Além disso, mais e mais palestinos estão confinados a assentamentos criados exclusivamente para judeus como Kafr Aqab e o campo de refugiados de Shuafat. Eles são deixados para se defenderem sozinhos e submetidos a ações policiais e militares, como entrar nas casas das pessoas sempre que quiserem, mesmo que não tenham mandado. Desta forma, ações cotidianas como comprar pão, ir à escola e visitar amigos tornam-se atos potencialmente perigosos que podem levar à morte ou à prisão."

Rio de Janeiro

"Apoiada por grandes corporações nacionais e transnacionais como Coca-Cola, Souza Cruz e Bradesco Seguros, além de empreiteiros, prestadores de serviços privados, associações empresariais, organizações não-governamentais e a Confederação Brasileira de Futebol, as ocupações, pelo governo, de favelas controladas pelas drogas, começaram em 2008, quando a polícia passou de restringir as atividades proibidas para controlar áreas consideradas perigosas.

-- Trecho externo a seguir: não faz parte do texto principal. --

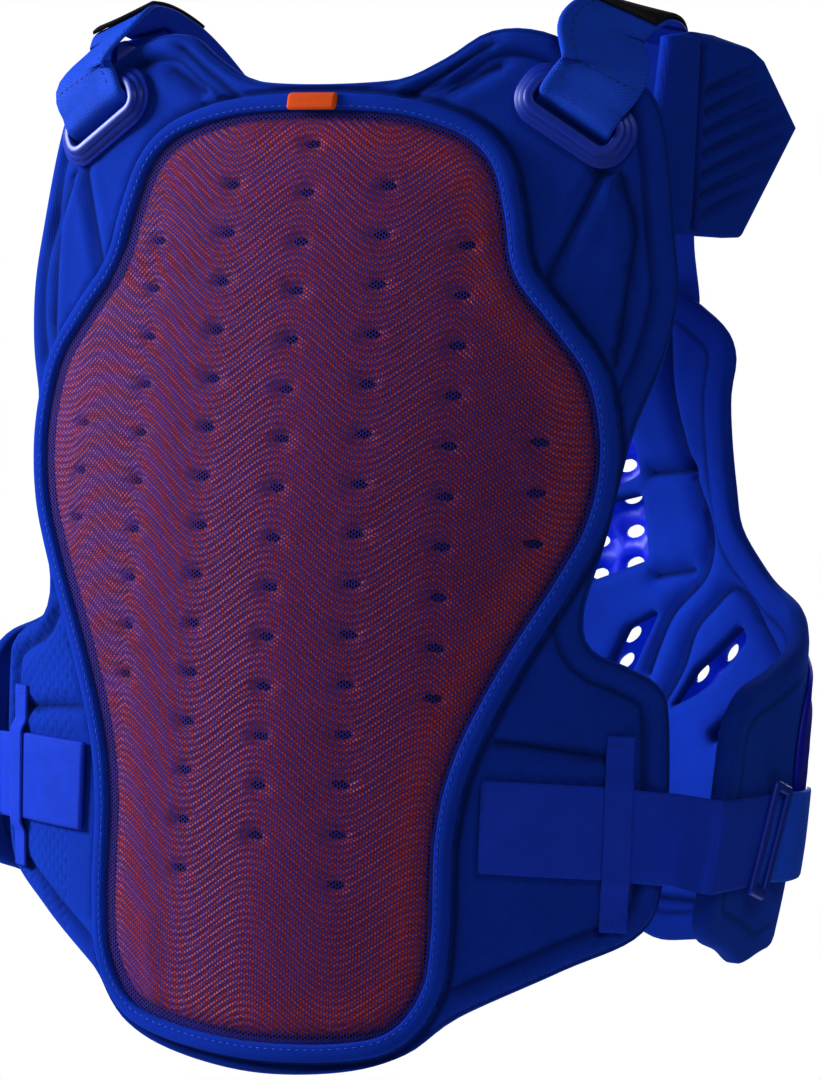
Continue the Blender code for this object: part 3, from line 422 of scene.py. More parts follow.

Unidades de pacificação operam como postos de controle, monitorando moradores de favelas e traficantes, interrompendo a estruturação socioespacial urbana, criando limites internos e restringindo os movimentos da população, que enfrentam um estado de sítio constante.

Como resultado das restrições impostas ao seu desenvolvimento, incluindo a remoção de casas e a construção de muros e barreiras por razões "ambientais" e planejamento urbano, as favelas tornaram-se "reservas" virtuais para o confinamento de populações de raças específicas, desconectadas umas das outras e fortemente monitoradas por dispositivos como câmeras e drones.

A presença diária e o controle do movimento nas favelas não impediram a criminalidade, mas simplesmente aumentaram a vigilância e a interrupção do cotidiano de seus moradores."

Os EUA deveriam cumprir a lei, diz Chomsky

O renomado linguista Noam Chomsky disse em Boston, em abril, que:

"Na verdade, se você olhar as pesquisas, as pessoas que se identificam como democratas, agora tendem a apoiar os direitos dos palestinos muito mais do que Israel. Essa mudança é dramática.

Uma simples proposta é que o governo dos Estados Unidos cumpra a lei dos EUA (...) Os Estados Unidos têm leis, como a chamada Lei Leahy, Lei Patrick Leahy, que exige que nenhuma ajuda militar possa ser dada a qualquer organização militar que esteja envolvida em abusos sistemáticos de direitos humanos.

Bem, o Exército israelense está envolvido em enormes violações de direitos humanos. Se os EUA cumprissem as leis dos EUA, cortaríamos a ajuda às FDI, o Exército israelense. Esse passo por si só teria um efeito importante - não apenas ajuda material, mas o significado simbólico disso."